In an era where every celebrity has a podcast and every news cycle feels like a rejected SNL sketch, late-night television is valiantly striving to maintain its relevance. Sometimes, though, it transcends entertainment and achieves a state of pure, unadulterated absurdity. How do you know when you've truly arrived?

1. The much-hyped musical guest, "The Screaming Cauliflowers," turns out to be the host's nephew playing a kazoo over a backing track, and the applause sign explicitly says "Clap harder, Aunt Carol." You suspect nepotism has reached a new, brassy low.

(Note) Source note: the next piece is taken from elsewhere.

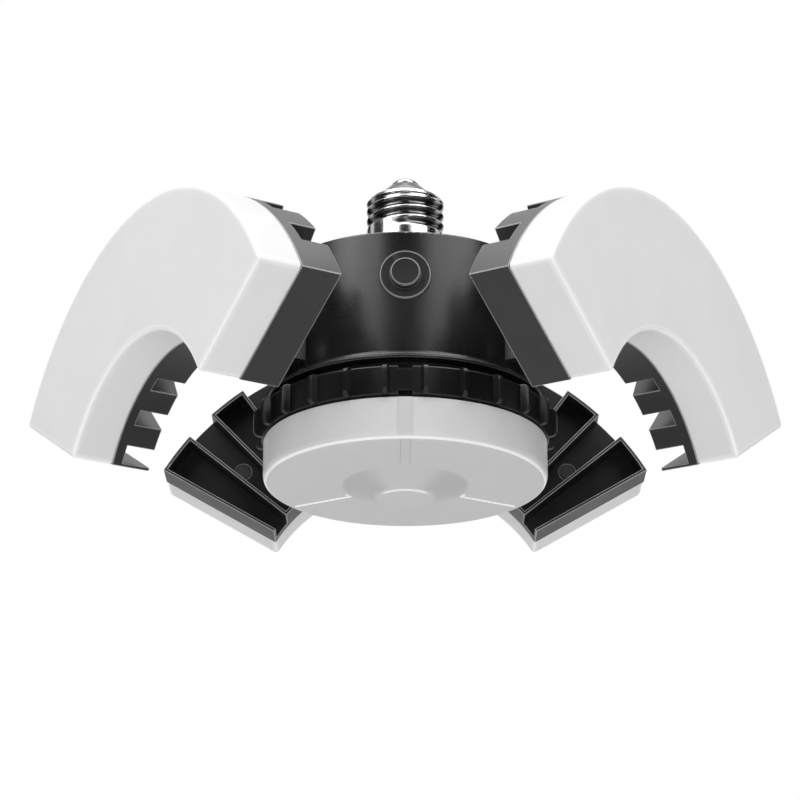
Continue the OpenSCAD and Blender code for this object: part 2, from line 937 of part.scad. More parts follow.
module centre_diffuser() {
  spigot_r = puck_r - puck_wall - 2 * spigot_play;
  spigot_in = 1.6;
  spigot_h = crown_gap + spigot_in;
  spigot_root = 2;
  color(FROSTED)
    above_face(0)
      difference() {
        union() {
          rotate_extrude()
            puck_outline(0);
          translate([0, 0, puck_h - spigot_root])
            ring(spigot_r, spigot_r - puck_wall, spigot_h + spigot_root);
          for (azimuth = BETWEEN)
            rotate([0, 0, azimuth])
              translate([puck_r - finger_t, -finger_w / 2, puck_edge])
                cube([finger_t + finger_out, finger_w, puck_h - puck_edge]);
        }
        for (azimuth = BETWEEN)
          rotate([0, 0, azimuth])
            translate([cone_foot_r, -groove_w / 2, -past])
              cube([puck_r - cone_foot_r, groove_w, groove_d + past]);
        difference() {
          rotate_extrude()
            puck_outline(puck_wall);
          translate([0, 0, puck_h - spigot_root])
            ring(puck_r, spigot_r - puck_wall, 2 * spigot_root);
        }
        translate([0, 0, puck_h - spigot_root])
          cylinder(r = spigot_r - puck_wall, h = spigot_h + spigot_root + past);
      }
}

// ---------- Hinges ----------

module hinge_bolt(azimuth) {
  shank_end = ear_out + nut_h + thread_end;
  color(STEEL)
    rotate([0, 0, azimuth])
      above_face(hinge_z)
        translate([hinge_r, -ear_out, 0])
          rotate([-90, 0, 0]) {
            cylinder(r = pin_r, h = ear_out + shank_end);
            translate([0, 0, -bolt_head_h])
              cylinder(r = bolt_head_r, h = bolt_head_h);
          }
}

module hinge_nut(azimuth) {
  color(STEEL)
    rotate([0, 0, azimuth])
      above_face(hinge_z)
        translate([hinge_r, ear_out, 0])
          rotate([-90, 0, 0])
            difference() {
              cylinder(r = nut_r, h = nut_h, $fn = 6);
              translate([0, 0, -past])
                cylinder(r = pin_r + pin_play, h = nut_h + 2 * past);
            }
}

// One friction washer on each side of the wing's arm
module washers(azimuth) {
  color(BRASS)
    on_wing(azimuth)
      for (side = [-1, 1])
        translate([hinge_r, side * (arm_half + washer_t / 2), hinge_z])
          rotate([90, 0, 0])
            translate([0, 0, -washer_t / 2])
              ring(washer_r, pin_r + pin_play, washer_t);
}

// ---------- Wings ----------

// Plan of one radial box, drawn in by a margin, with its middle at an angle
module box_plan(angle, margin) {
  slope = (box_half_out - box_half_in) / (ring_out - ring_in);
  overrun = 2;
  near_r = ring_in - overrun;
  far_r = ring_out + overrun;
  near_half = box_half_in - overrun * slope - margin;
  far_half = box_half_out + overrun * slope - margin;
  rotate(angle)
    polygon([[near_r, -near_half], [far_r, -far_half], [far_r, far_half], [near_r, near_half]]);
}

// Side view of the arm: an eye round the pin on a foot that tapers along the wing
module arm_outline() {
  foot_z = plate_z - plate_t / 2;
  translate([hinge_r, hinge_z])
    circle(r = eye_r);
  polygon([
    [hinge_r - eye_r, foot_z],
    [hinge_r - eye_r, hinge_z],
    [hinge_r, hinge_z],
    [hinge_r + eye_r * cos(touch_angle), hinge_z + eye_r * sin(touch_angle)],
    [arm_foot_r, plate_z],
    [arm_foot_r, foot_z],
  ]);
}

// Base plate with one wall winding along its back, and the arm that carries the wing.
// The wall goes round each box and along the inner arc from box to box. The boxes are open
// at the inner arc, apart from the two beside the arm.
module heat_sink(azimuth) {
  base_z = plate_z - plate_t / 2;
  color(BLACK)
    on_wing(azimuth)
      difference() {
        union() {
          translate([0, 0, lens_h])
            linear_extrude(height = plate_t)
              wing_plan(0);
          translate([0, 0, base_z])
            linear_extrude(height = rim_z - base_z)
              intersection() {
                wing_plan(0);
                union() {
                  circle(r = ring_in + box_wall);
                  box_plans(0, 0);
                }
              }
          rotate([90, 0, 0])
            linear_extrude(height = arm_w, center = true)
              arm_outline();
        }
        translate([0, 0, plate_z - floor_sink])
          linear_extrude(height = floor_sink + box_h + past) {
            intersection() {
              wing_plan(box_wall);
              box_plans(box_wall, 0);
            }
            intersection() {
              wing_sector(box_wall);
              box_plans(box_wall, 1);
            }
          }
        translate([0, 0, lens_h - past])
          linear_extrude(height = pocket_d + past)
            wing_plan(board_margin - loose);
        translate([hinge_r, 0, hinge_z])
          pin_bore(arm_w + 2 * past);
        for (angle = screw_angles)
          rotate([0, 0, angle])
            translate([screw_ring_r, 0, lens_h]) {
              cylinder(r = screw_r + screw_play, h = plate_t + past);
              translate([0, 0, plate_t - screw_head_h + head_proud])
                cylinder(r = sink_r, h = screw_head_h + past);
            }
      }
}

// Plans of the wing's boxes, counted outwards from the arm on each side, from a first one
// on. The last one reaches past the wing's end.
module box_plans(margin, first) {
  for (side = [-1, 1])
    for (i = [first : boxes_per_side - 1])
      box_plan(
        side * (box_first + i * box_pitch),
        i == boxes_per_side - 1 ? margin - end_gap : margin
      );
}

// Turned outline of a wing's diffuser, with its two front edges rounded
module lens_outline(margin, top) {
  least_edge = 0.1;
  edge = max(least_edge, lens_edge - margin);
  inner = ring_in + margin;
  width = ring_out - ring_in - 2 * margin;
  translate([inner, margin + edge])
    square([width, top - margin - edge]);
  translate([inner + edge, margin])
    square([width - 2 * edge, top - margin]);
  for (x = [edge, width - edge])
    translate([inner + x, margin + edge])
      circle(r = edge);
}

module turned_wing(margin, top) {
  intersection() {
    rotate_extrude()
      lens_outline(margin, top);
    translate([0, 0, -past])
      linear_extrude(height = top + 2 * past)
        wing_plan(margin);
  }
}

// Open tray of frosted plastic, with a boss for each screw
module wing_diffuser(azimuth) {
  boss_wall = 1.4;
  boss_floor_t = 1;
  boss_r = screw_r + boss_wall;
  color(FROSTED)
    on_wing(azimuth)
      difference() {
        union() {
          difference() {
            turned_wing(0, lens_h);
            turned_wing(lens_wall, lens_h + past);
          }
          for (angle = screw_angles)
            rotate([0, 0, angle])
              translate([screw_ring_r, 0, lens_wall / 2])
                cylinder(r = boss_r, h = board_front_z - lens_wall / 2);
        }
        for (angle = screw_angles)
          rotate([0, 0, angle])
            translate([screw_ring_r, 0, lens_wall + boss_floor_t])
              cylinder(r = screw_r + screw_play, h = lens_h);
      }
}

module wing_led_board(azimuth) {
  color(BOARD_WHITE)
    on_wing(azimuth)
      translate([0, 0, board_front_z])
        difference() {
          linear_extrude(height = board_t)
            wing_plan(board_margin);
          for (angle = screw_angles)
            rotate([0, 0, angle])
              translate([screw_ring_r, 0, -past])
                cylinder(r = screw_r + screw_play, h = board_t + 2 * past);
        }
}

module wing_leds(azimuth) {
  end_angle = 4.5;
  reach = span / 2 - end_angle;
  color(PHOSPHOR)
    on_wing(azimuth)
      for (row_r = led_rows) {
        count = floor(2 * reach * PI / 180 * row_r / led_pitch);
        for (i = [0 : count - 1])
          rotate([0, 0, reach * (2 * (i + 0.5) / count - 1)])
            translate([row_r - led_size.x / 2, -led_size.y / 2, board_front_z - led_size.z])
              cube(led_size);
      }
}

// They hold the heat sink, the LED board and the diffuser together
module wing_screws(azimuth) {
  head_z = plate_z - screw_head_h + head_proud;
  tip_gap = 2;
  color(STEEL)
    on_wing(azimuth)
      for (angle = screw_angles)
        rotate([0, 0, angle])
          translate([screw_ring_r, 0, head_z])
            mirror([0, 0, 1])
              screw(head_z - lens_wall - tip_gap);
}

// ---------- The light ----------

screw_shell();
contact_insulator();
centre_contact();
live_lead();
neutral_lead();
top_cover();
cover_screws();
housing();
driver_board();
board_screws();
transformer();
capacitors();
rectifier();
inductor();
wing_connectors();
switch_board();
button_switch();
button_bezel();
button_cap();
crown();
crown_screws();
centre_led_board();
centre_leds();
led_board_screws();
centre_diffuser();
hinge_bolt(BACK);  // back_hinge_bolt
hinge_bolt(LEFT);  // left_hinge_bolt
hinge_bolt(RIGHT);  // right_hinge_bolt
hinge_nut(BACK);  // back_hinge_nut
hinge_nut(LEFT);  // left_hinge_nut
hinge_nut(RIGHT);  // right_hinge_nut
heat_sink(BACK);  // back_heat_sink
heat_sink(LEFT);  // left_heat_sink
heat_sink(RIGHT);  // right_heat_sink
wing_diffuser(BACK);  // back_diffuser
wing_diffuser(LEFT);  // left_diffuser
wing_diffuser(RIGHT);  // right_diffuser
wing_led_board(BACK);  // back_led_board
wing_led_board(LEFT);  // left_led_board
wing_led_board(RIGHT);  // right_led_board
wing_leds(BACK);  // back_leds
wing_leds(LEFT);  // left_leds
wing_leds(RIGHT);  // right_leds
wing_screws(BACK);  // back_wing_screws
wing_screws(LEFT);  // left_wing_screws
wing_screws(RIGHT);  // right_wing_screws
washers(BACK);  // back_washers
washers(LEFT);  // left_washers
washers(RIGHT);  // right_washers
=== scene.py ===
"""A ceiling light with a screw base and three folding light wings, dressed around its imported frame.

Everything is in metres in the frame's own axes: +Z up, the origin on the lamp axis at the foot
of the screw shell. The wings are built lying flat, with their centre of curvature at the origin
and their lit face at depth 0, and are then turned up about their hinges as the frame has them.
"""

import math

import bmesh
import bpy
from mathutils import Matrix, Vector


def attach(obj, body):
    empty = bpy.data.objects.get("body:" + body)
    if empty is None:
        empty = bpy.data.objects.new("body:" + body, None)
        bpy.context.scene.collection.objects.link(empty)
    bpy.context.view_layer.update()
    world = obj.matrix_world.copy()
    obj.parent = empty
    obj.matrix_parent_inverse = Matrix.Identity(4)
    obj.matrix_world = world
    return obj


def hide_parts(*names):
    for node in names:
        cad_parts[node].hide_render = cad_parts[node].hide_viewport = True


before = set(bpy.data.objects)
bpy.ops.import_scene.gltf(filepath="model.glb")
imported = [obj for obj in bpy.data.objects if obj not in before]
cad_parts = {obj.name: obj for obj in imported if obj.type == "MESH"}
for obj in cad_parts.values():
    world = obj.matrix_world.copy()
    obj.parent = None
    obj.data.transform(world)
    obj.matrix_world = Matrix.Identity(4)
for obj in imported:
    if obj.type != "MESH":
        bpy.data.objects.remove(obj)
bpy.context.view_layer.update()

MM = 0.001

# Directions of the three wings, and the directions halfway between them
WINGS = {"back": 90, "left": 210, "right": 330}
BETWEEN = [azimuth - 60 for azimuth in WINGS.values()]
FRONT = 270
HALF_SPAN = math.radians(60)

# Wing, with depths from its lit face
RING_IN = 54.4 * MM
RING_OUT = 100.6 * MM
END_GAP = 1.1 * MM
LENS_DEPTH = 14.3 * MM
LENS_WALL = 1.8 * MM
LENS_EDGE = 1.3 * MM
LENS_CORNER = 1.4 * MM
LENS_RIM = 0.3 * MM
ARC_STEPS = 72
CORNER_STEPS = 5
HINGE_R = 60.55 * MM
HINGE_DEPTH = 38.85 * MM
SINK_EDGE = 0.3 * MM

# Centre light, with heights from its lower face
LOWER_FACE = -82.5 * MM
PUCK_R = 47.1 * MM
PUCK_H = 14.2 * MM
PUCK_WALL = 1.8 * MM
PUCK_EDGE = 3.2 * MM
PUCK_STEP = 2.2 * MM
PUCK_COLUMNS = 64
SPIGOT_IN = 0.8 * MM
SPIGOT_H = 2.2 * MM
CONE_FOOT_R = 21 * MM
CONE_TIP_R = 9 * MM
CONE_H = 4.4 * MM
GROOVE_W = 3.3 * MM
GROOVE_D = 0.45 * MM
FINGER_W = 4.4 * MM
FINGER_OUT = 0.25 * MM
FLANK_W = 0.25 * MM
STRIP_HALF_W = 2.75 * MM

# The cup's columns run parallel within this distance of a groove's middle, and as they would
# on a plain cup beyond this angle
PARALLEL_HALF_W = 3.2 * MM
PARALLEL_REACH = math.radians(25)

# Crown and the hub that joins it to the housing
CROWN_R = 50.6 * MM
CROWN_Z = 14.8 * MM
CROWN_H = 9.8 * MM
CROWN_EDGE = 2.2 * MM
CROWN_ROUND_STEPS = 8
CROWN_IN_R = PUCK_R - PUCK_WALL - 0.4 * MM
CROWN_IN_EDGE = 0.3 * MM
RIDGES = 24
FLUTE_DEPTH = 2.8 * MM
RIDGE_TOP_W = 1.24 * MM
RIDGE_FLANK_W = 0.5 * MM
NOTCH_W = 4.8 * MM
NOTCH_H = 1.3 * MM
NOTCH_FLOOR_R = PUCK_R - 1.4 * MM
HUB_R = 41 * MM
HUB_WALL = 3.5 * MM
CARRIER_Z = 17.2 * MM
CARRIER_T = 3 * MM
CARRIER_HOLE_R = 5 * MM
FLANGE_Z = 28 * MM
HOUSING_R = 44 * MM

# How far the crown's wall between two ridges is broken along its lower and upper edge
FLOOR_EDGE = 0.35 * MM

# Screw base
SHELL_R = 13.2 * MM
SHELL_WALL = 0.5 * MM
SHELL_H = 20.4 * MM
SHELL_COLUMNS = 160
SHELL_ROWS = 110
SHOULDER_H = 2.0 * MM
SHOULDER_IN = 0.4 * MM
SHOULDER_STEPS = 8
THREAD_PITCH = 3.63 * MM
THREAD_DEPTH = 1.05 * MM
THREAD_END = 2.2 * MM
THREAD_END_FADE = 1.2 * MM
THREAD_START_TURN = 0.13
GROOVE_START_Z = 7.2 * MM
GROOVE_START_AZIMUTH = 248
INSULATOR_R = 9.6 * MM

# Steps of a rounded corner in a turned outline
ROUND_STEPS = 8

# Vertices closer than this are one
WELD = 0.002 * MM

# Room for rounding where a place is compared with a size
SLACK = 0.05 * MM


# ---------- Mesh helpers ----------

def new_object(name, bm, materials):
    """Puts a finished bmesh into the scene as a smooth-shaded piece."""
    mesh = bpy.data.meshes.new(name)
    bm.to_mesh(mesh)
    bm.free()
    if "custom_normal" in mesh.attributes:
        mesh.attributes.remove(mesh.attributes["custom_normal"])
    for material in materials:
        mesh.materials.append(material)
    for polygon in mesh.polygons:
        polygon.use_smooth = True
    piece = bpy.data.objects.new(name, mesh)
    bpy.context.scene.collection.objects.link(piece)
    return piece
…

2. An A-list actor promoting their serious Oscar-bait drama is inexplicably asked to demonstrate their hidden talent: perfectly mimicking the sound of a vacuum cleaner sucking up a rogue cheerio. The segment runs longer than the movie trailer, and the host is genuinely mesmerized.

3. The celebrity interview is interrupted by a live segment featuring a "competitive lint-rolling" championship, judged by three stern-faced librarians and a surprisingly engaged pigeon. The tension is palpable, especially when the librarian with the monocle awards points for 'technique and precision.'

4. Molly Shannon is giving a heartfelt anecdote about her childhood, and "2 Al" Yankovic, fully decked out as Mary Katherine Gallagher, suddenly barges in, demanding to know if "Superstar" means he gets extra jello shots. The host pretends this is a planned bit, but his eyes scream for help.

5. The guest chef segment features someone attempting to prepare a gourmet meal entirely out of gas station snacks, concluding with a "deconstructed nacho" that looks suspiciously like a bag of Doritos dumped on a plate. The host bravely takes a bite, then immediately requests a commercial break.

6. The nightly monologue is delivered entirely in interpretive dance by a troupe of performers dressed as various endangered species, culminating in a poignant pirouette about rising inflation. You feel strangely moved by the plight of the dancing panda, then incredibly confused about global economics.

7. Just as the credits roll, a tiny drone flies down and projects a message onto the host's forehead: "This entire broadcast was a mandatory dream sequence for a goldfish named Bartholomew, who is now fully rested. Thank you for your participation." You then realize you've been watching for four hours straight, and Bartholomew's therapy has apparently worked.